The Toronto homeless crisis continues to go on, and there appears to be no real solution being put forth by politicians.
Jonathan Bradley Montreal, QC

Toronto is suffering from a homeless crisis, and it is going to worsen if left unaddressed.

Peggy Byrne, a communications representative at the City of Toronto, said that shelters are struggling to keep up with the amount of people who need them.

“Despite significantly increasing shelter capacity and investments in homeless services, shelter occupancy remains at capacity,” said Byrne. “Demand for services continues to rise, driven by low vacancy rates, increasingly scarce affordable housing, and increasing numbers of refugee claimants.”

Cathy Crowe, a street nurse, called on Toronto Mayor John Tory to declare a state of emergency on homelessness after the recent death of a man in a city parking lot.
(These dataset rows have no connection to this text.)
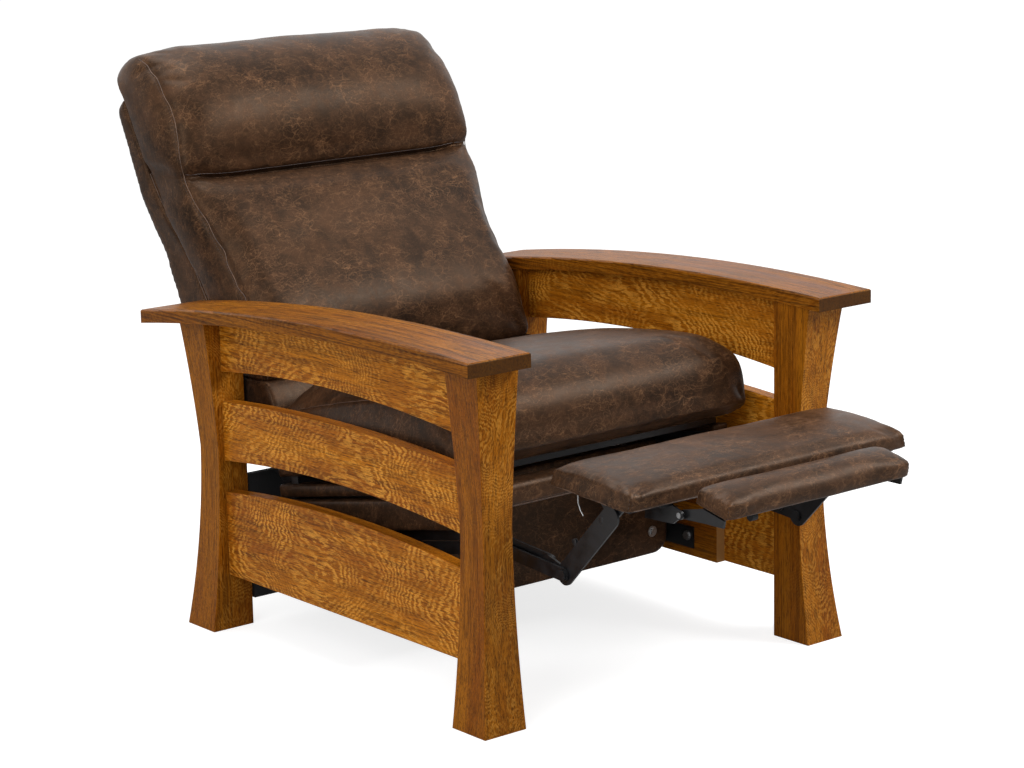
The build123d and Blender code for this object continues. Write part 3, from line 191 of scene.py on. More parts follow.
def oak(name, grain, figured, cut="#34200F", scale=1.0, figure=0.66, streaks=0.62, depth=1.0):
    """Quarter-sawn white oak under an amber-brown satin stain.

    Straight grain lines 2 to 4 mm apart, short dark pores, and bright rippled ray flecks on figured faces.
    The grain and figured axes are letters, scale widens the figure, and depth brightens or darkens the
    stain's colours for each kind of piece: painted light and shade.
    """
    sizes = bpy.context.scene.oak_sizes
    # the stain's colours scaled up or down for each kind of piece: painted light and shade
    light, middle, dark, bright = (tuple(c * depth for c in colour) + (1,)
                                   for colour in (sizes.light, sizes.middle, sizes.dark, sizes.fleck))
    made, tree = material(name)
    where = add(tree, "ShaderNodeTexCoord").outputs["Object"]
    turn = {"Z": (0, math.radians(90), 0), "Y": (0, 0, math.radians(-90))}[grain]
    board = add(tree, "ShaderNodeMapping", {"Vector": where, "Rotation": turn}).outputs["Vector"]

    def stretched(along, across, **more):
        squeezed = add(tree, "ShaderNodeMapping", {"Vector": board, "Scale": (along, across, across)})
        return add(tree, "ShaderNodeTexNoise", {"Vector": squeezed.outputs["Vector"], "Scale": 1.0, **more})

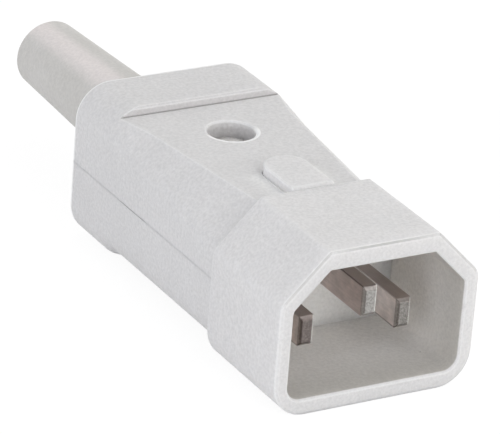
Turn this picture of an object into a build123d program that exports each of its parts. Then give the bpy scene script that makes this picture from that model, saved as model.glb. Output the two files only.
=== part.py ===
from build123d import *
import math
import os

os.makedirs("parts", exist_ok=True)

# Frame: mouth of the plug at Y = 0 facing -Y, +X right seen from the mouth, +Z up.

# Mating recess
recess_half = 12.3
recess_top = 8.5
recess_bottom = -8.55
recess_chamfer = 4.8
recess_depth = 17.0

# Collar around the recess
collar_wall = 1.85
roof_wall = 2.55
floor_wall = 2.15
collar_half = recess_half + collar_wall
collar_top = recess_top + roof_wall
collar_bottom = recess_bottom - floor_wall
collar_chamfer = 6.3
collar_end = 17.3
rim_bevel = 0.22

# Housing halves
axis_z = 0.15
collar_step = 0.75
body_half = collar_half - collar_step
body_corner = 4.8
belly_corner = 4.7
rear_bevel = 0.32
body_end = 56.4
cut_top = 9.82
cut_bottom = -9.75
cut_rear = 47.0
riser_bevel = 0.28
ramp_start = 45.4
ramp_end = 48.2
bevel_start_half = 7.64
bevel_start_y = 19.5
bevel_spread = 0.1247
bevel_slope = 0.92
bevel_blend = 3.0
bevel_end = 41.0
wall = 2.0
top_wall = 1.92
bottom_wall = 1.85
cavity_half = body_half - wall
cavity_top = cut_top - top_wall
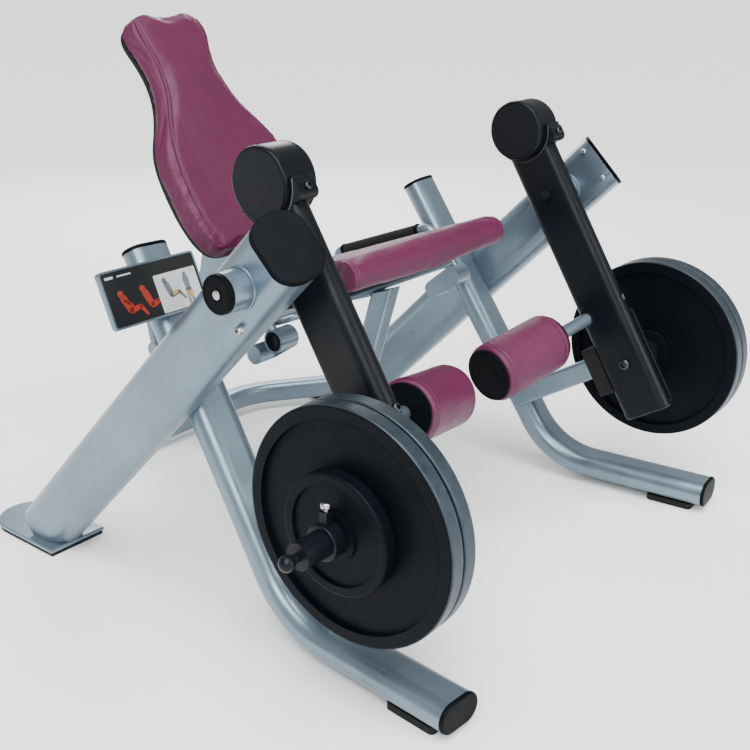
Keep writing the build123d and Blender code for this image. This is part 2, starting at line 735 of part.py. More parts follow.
arm_bodies = {}
for name, side in SIDES:
    arm_side_view = Plane(arm_place(0, 0, side * arm_x), x_dir=down_arm, z_dir=(-1, 0, 0))
    arm_start = Plane(arm_place(arm_top, arm_offset, side * arm_x), x_dir=LATERAL, z_dir=down_arm)
    with BuildPart() as arm_body:
        with BuildSketch(arm_start):
            SlotOverall(arm_depth, arm_width, rotation=90)
        extrude(amount=arm_bottom - arm_top)
        lower_end = arm_body.faces().sort_by(Axis((0, 0, 0), down_arm))[-1]
        fillet(lower_end.edges(), radius=6)
        with BuildSketch(arm_side_view):
            with Locations((counterweight_down, weight_offset)):
                Circle(saddle_outer_radius)
            with Locations((counterweight_down - 200, weight_offset)):
                Rectangle(400 + 2 * (saddle_up - counterweight_down), 400, mode=Mode.SUBTRACT)
        extrude(amount=arm_width / 2, both=True)
        with BuildSketch(arm_side_view):
            with Locations((ear_down, ear_ahead)):
                RectangleRounded(ear_length, ear_depth, 13)
        extrude(amount=arm_width / 2, both=True)
        disc(arm_inner_x - 1, arm_outer_x + 1, saddle_bore, side, counterweight_centre, Mode.SUBTRACT)
    arm_bodies[name] = arm_body.part

    with BuildPart() as lever_arm:
        add(arm_body.part)
        with BuildSketch(arm_start):
            SlotOverall(arm_depth - 2 * arm_wall, arm_width - 2 * arm_wall, rotation=90)
        extrude(amount=arm_bottom - arm_top - arm_wall, mode=Mode.SUBTRACT)
        disc(arm_inner_x - 1, arm_outer_x + 1, shaft_radius + 0.1, side, pivot, Mode.SUBTRACT)
    lever_arm.part.label = f"lever_arm_{name}"
    export_step(lever_arm.part, f"parts/lever_arm_{name}.step")

    with BuildPart() as counterweight:
        body_inner_x = counterweight_inner_x + end_cap_thickness + fitting_gap
        body_outer_x = counterweight_outer_x - end_cap_thickness - fitting_gap
        disc(body_inner_x, body_outer_x, counterweight_radius, side, counterweight_centre)
    counterweight.part.label = f"counterweight_{name}"
    export_step(counterweight.part, f"parts/counterweight_{name}.step")

    with BuildPart() as counterweight_caps:
        cap_edge = counterweight_inner_x + end_cap_thickness
        disc(counterweight_inner_x, cap_edge, counterweight_radius, side, counterweight_centre)
        inner_face = counterweight_caps.faces().sort_by(Axis((0, 0, 0), (side, 0, 0)))[0]
        fillet(inner_face.edges(), radius=6)
        cap_edge = counterweight_outer_x - end_cap_thickness
        disc(cap_edge, counterweight_outer_x, counterweight_radius, side, counterweight_centre)
        outer_face = counterweight_caps.faces().sort_by(Axis((0, 0, 0), (side, 0, 0)))[-1]
        fillet(outer_face.edges(), radius=6)
    counterweight_caps.part.label = f"counterweight_caps_{name}"
    export_step(counterweight_caps.part, f"parts/counterweight_caps_{name}.step")

    with BuildPart() as arm_bolts:
        bolt_plane = side_plane(arm_inner_x - fitting_gap, arm_inner_x - fitting_gap, side)
        with BuildSketch(bolt_plane):
            with Locations((horn.Y, horn.Z)):
                Circle(14)
        extrude(amount=-side * 9)
        bolt_spots = ((302, arm_offset + arm_depth / 2, 9), (ear_down, ear_ahead + ear_depth / 2, 8))
        for down, ahead, radius in bolt_spots:
            bolt_start = arm_place(down, ahead + fitting_gap, side * arm_x)
            with BuildSketch(Plane(bolt_start, x_dir=LATERAL, z_dir=ahead_of_arm)):
                Circle(radius)
            extrude(amount=7)
    arm_bolts.part.label = f"arm_bolts_{name}"
    export_step(arm_bolts.part, f"parts/arm_bolts_{name}.step")

    with BuildPart() as pivot_shaft:
        disc(arm_inner_x - fitting_gap, shaft_end_x, shaft_radius, side, pivot)
        with BuildSketch(Plane.YZ.offset(side * (arm_inner_x - fitting_gap))):
            with Locations((pivot.Y, pivot.Z)):
                Circle(18)
        extrude(amount=-side * (arm_inner_x - fitting_gap - shaft_head_x), taper=14)
    pivot_shaft.part.label = f"pivot_shaft_{name}"
    export_step(pivot_shaft.part, f"parts/pivot_shaft_{name}.step")

    # ------------------------------------------------------------ roller

    roller_axis = Vector(side, -0.17, 0.17).normalized()
    roller_end = Vector(side * roller_inner_x, roller_middle_y, roller_middle_z)
    with BuildPart() as roller_pad:
        with BuildSketch(Plane(roller_end, z_dir=roller_axis)):
            Circle(roller_radius)
        extrude(amount=roller_length)
        fillet(roller_pad.edges(), radius=8)
        with BuildSketch(Plane(roller_end, z_dir=roller_axis)):
            Circle(roller_bore + running_gap)
        extrude(amount=roller_length, mode=Mode.SUBTRACT)
    roller_pad.part.label = f"roller_pad_{name}"
    export_step(roller_pad.part, f"parts/roller_pad_{name}.step")

    with BuildPart() as roller_core:
        for start in (-roller_disc_thickness - fitting_gap, roller_length + fitting_gap):
            with BuildSketch(Plane(roller_end + roller_axis * start, z_dir=roller_axis)):
                Circle(roller_disc_radius)
            extrude(amount=roller_disc_thickness)
        fillet(roller_core.edges(), radius=2)
        with BuildSketch(Plane(roller_end - roller_axis * fitting_gap, z_dir=roller_axis)):
            Circle(roller_bore)
        extrude(amount=roller_length + 2 * fitting_gap)
        with BuildSketch(Plane(roller_end, z_dir=roller_axis)):
            Circle(roller_shaft_radius + running_gap)
        extrude(amount=roller_length + 20, mode=Mode.SUBTRACT)
    roller_core.part.label = f"roller_core_{name}"
    export_step(roller_core.part, f"parts/roller_core_{name}.step")

    with BuildPart() as roller_shaft:
        with BuildSketch(Plane(roller_end + roller_axis * roller_end_room, z_dir=roller_axis)):
            Circle(roller_shaft_radius)
        extrude(amount=roller_length + 160)
        add(arm_bodies[name], mode=Mode.SUBTRACT)
    roller_shaft.part.label = f"roller_shaft_{name}"
    export_step(roller_shaft.part, f"parts/roller_shaft_{name}.step")

    # ------------------------------------------------------------ horn

    horn_side_view = Plane((0, horn.Y, horn.Z), x_dir=(side, 0, 0), z_dir=(0, -1, 0))
    base_x = arm_outer_x + fitting_gap
    horn_steps = (
        (base_x + 5, 505, 45),
        (505, 548, 30),
        (548, big_plate_inner_x - moving_gap, 52),
        (big_plate_inner_x - moving_gap, horn_end_x, horn_radius),
        (horn_end_x, horn_ball_x, 8),
    )
    with BuildPart() as weight_horn:
        with BuildSketch(horn_side_view):
            for start, end, radius in horn_steps:
                with Locations(((start + end) / 2, radius / 2)):
                    Rectangle(end - start, radius)
            with Locations((horn_ball_x, 0)):
                Circle(horn_ball_radius)
            with Locations((horn_ball_x, -horn_ball_radius)):
                Rectangle(4 * horn_ball_radius, 2 * horn_ball_radius, mode=Mode.SUBTRACT)
        revolve(axis=Axis((0, horn.Y, horn.Z), (1, 0, 0)))
        base_middle = arm_place(457.5, arm_offset, side * base_x)
        with BuildSketch(Plane(base_middle, x_dir=down_arm, z_dir=(side, 0, 0))):
            RectangleRounded(255, 112, 14)
        extrude(amount=10)
    weight_horn.part.label = f"weight_horn_{name}"
    export_step(weight_horn.part, f"parts/weight_horn_{name}.step")

    # ------------------------------------------------------------ weight plates

    with BuildPart() as large_plates:
        for number in (0, 1):
            inner_x = big_plate_inner_x + number * (big_plate_thickness + 1)
            outer_x = inner_x + big_plate_thickness
            disc(inner_x, outer_x, big_plate_radius, side, horn)
            rim_edges = large_plates.edges(Select.LAST).filter_by(GeomType.CIRCLE)
            fillet(rim_edges, radius=6)
            for face_x, inwards in ((inner_x, 1), (outer_x, -1)):
                with BuildSketch(Plane.YZ.offset(side * face_x)):
                    with Locations((horn.Y, horn.Z)):
                        Circle(plate_rim_radius)
                        Circle(plate_hub_radius, mode=Mode.SUBTRACT)
                extrude(amount=side * inwards * plate_relief, mode=Mode.SUBTRACT)
            disc(inner_x - 1, outer_x + 1, plate_bore_radius, side, horn, Mode.SUBTRACT)
    large_plates.part.label = f"large_plates_{name}"
    export_step(large_plates.part, f"parts/large_plates_{name}.step")

    small_inner_x = big_plate_inner_x + 2 * big_plate_thickness + 1 + fitting_gap
    small_outer_x = small_inner_x + small_plate_thickness
    with BuildPart() as small_plate:
        disc(small_inner_x, small_outer_x, small_plate_radius, side, horn)
        fillet(small_plate.edges(), radius=5)
        with BuildSketch(Plane.YZ.offset(side * small_outer_x)):
            with Locations((horn.Y, horn.Z)):
                Circle(94)
                Circle(46, mode=Mode.SUBTRACT)
        extrude(amount=-side * 6, mode=Mode.SUBTRACT)
        disc(small_inner_x - 1, small_outer_x + 1, plate_bore_radius, side, horn, Mode.SUBTRACT)
    small_plate.part.label = f"small_plate_{name}"
    export_step(small_plate.part, f"parts/small_plate_{name}.step")

    collar_inner_x = small_outer_x + fitting_gap
    collar_outer_x = collar_inner_x + 32
    with BuildPart() as collar:
        disc(collar_inner_x, collar_outer_x, 33, side, horn)
        fillet(collar.edges(), radius=3)
        with BuildSketch(side_plane(collar_inner_x, collar_outer_x, side)):
            with Locations((horn.Y, horn.Z + 40)):
                Rectangle(16, 30)
        extrude(amount=9, both=True)
        disc(collar_inner_x - 1, collar_outer_x + 1, plate_bore_radius, side, horn, Mode.SUBTRACT)
    collar.part.label = f"collar_{name}"
    export_step(collar.part, f"parts/collar_{name}.step")
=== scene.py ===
import json
import math

import bmesh
import bpy
from mathutils import Matrix, Vector, noise


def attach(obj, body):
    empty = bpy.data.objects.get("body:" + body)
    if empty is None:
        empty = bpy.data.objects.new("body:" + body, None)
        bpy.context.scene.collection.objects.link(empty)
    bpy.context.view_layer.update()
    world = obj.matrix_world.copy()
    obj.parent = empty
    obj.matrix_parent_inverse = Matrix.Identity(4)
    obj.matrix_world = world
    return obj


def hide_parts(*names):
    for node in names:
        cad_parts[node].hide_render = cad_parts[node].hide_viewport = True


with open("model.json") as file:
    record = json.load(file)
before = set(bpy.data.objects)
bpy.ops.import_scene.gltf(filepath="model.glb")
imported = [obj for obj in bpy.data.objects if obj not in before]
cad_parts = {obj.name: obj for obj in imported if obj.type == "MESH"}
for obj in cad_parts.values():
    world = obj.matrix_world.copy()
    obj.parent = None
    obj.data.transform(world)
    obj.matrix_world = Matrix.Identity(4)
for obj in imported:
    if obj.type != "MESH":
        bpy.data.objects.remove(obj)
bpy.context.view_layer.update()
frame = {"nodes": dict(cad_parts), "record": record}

SIDES = (("right", -1), ("left", 1))
MM = 0.001
PIVOT = Vector((0, -0.246, 0.760))
ARM_LEAN = math.radians(31.4)
SEAT_TILT = math.radians(20)
RECLINE = math.radians(33)
BACK_TOP = Vector((0, 0.633, 1.173))
HORN = Vector((0, -0.4932, 0.3790))
EAST = Vector((1, 0, 0))
ALONG_SEAT = Vector((0, math.cos(SEAT_TILT), -math.sin(SEAT_TILT)))
OUT_OF_SEAT = Vector((0, math.sin(SEAT_TILT), math.cos(SEAT_TILT)))
UP_BACK = Vector((0, math.sin(RECLINE), math.cos(RECLINE)))
OUT_OF_BACK = Vector((0, -math.cos(RECLINE), math.sin(RECLINE)))
DOWN_ARM = Vector((0, -math.sin(ARM_LEAN), -math.cos(ARM_LEAN)))
AHEAD_OF_ARM = Vector((0, -math.cos(ARM_LEAN), math.sin(ARM_LEAN)))
DOWN_BEAM = Vector((0, 1, -1)).normalized()


# ------------------------------------------------------------------ materials

def material(name, color, roughness, metallic=0.0, specular=0.5, coat=0.0, sheen=0.0):
    """A principled material, with its node tree, shader and object coordinates."""
    made = bpy.data.materials.new(name)
    made.use_nodes = True
    tree = made.node_tree
    shader = tree.nodes["Principled BSDF"]
    shader.inputs["Base Color"].default_value = (*color, 1)
    shader.inputs["Roughness"].default_value = roughness
    shader.inputs["Metallic"].default_value = metallic
    shader.inputs["Specular IOR Level"].default_value = specular
    shader.inputs["Coat Weight"].default_value = coat
    shader.inputs["Coat Roughness"].default_value = 0.25
    shader.inputs["Sheen Weight"].default_value = sheen
    coords = tree.nodes.new("ShaderNodeTexCoord")
    return made, tree, shader, coords.outputs["Object"]


def noise_node(tree, coords, scale, detail=3.0, rough=0.5):
    node = tree.nodes.new("ShaderNodeTexNoise")
    node.inputs["Scale"].default_value = scale
    node.inputs["Detail"].default_value = detail
    node.inputs["Roughness"].default_value = rough
    tree.links.new(coords, node.inputs["Vector"])
    return node.outputs["Fac"]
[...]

Crowe said that Tory has not taken significant actions to address homelessness.

The Toronto Homeless Memorial Network said that 17 homeless people have died in Toronto since the beginning of October 2019.

The City of Toronto said that the average occupancy rate in shelters was 95 per cent on Dec. 30.

RBC said that Toronto’s low vacancy rate has caused rents to become unaffordable. Raising the vacancy rate will be arduous because of the large amount of immigrants coming to Toronto and the increasing proportion of renter households.

PadMapper says that Toronto continues to remain one of the most expensive cities to rent in Canada. The average price of a one bedroom rental in Toronto in December 2019 was $2,300 per month, which demonstrates housing is unaffordable for many.

The influx of refugees and asylum seekers coming to Toronto have overwhelmed the shelter system. The City of Toronto said that there were 2,357 refugees or asylum seekers in Toronto shelters in October 2019. There were 6,609 people using shelters in October 2019, which means about 35.7 percent of them were refugees or asylum seekers.

Byrne said that the homelessness crisis shows no signs of stopping soon.

“Homelessness is an extremely complex issue,” said Byrne. “The City of Toronto continues to experience unprecedented demand for emergency shelter.”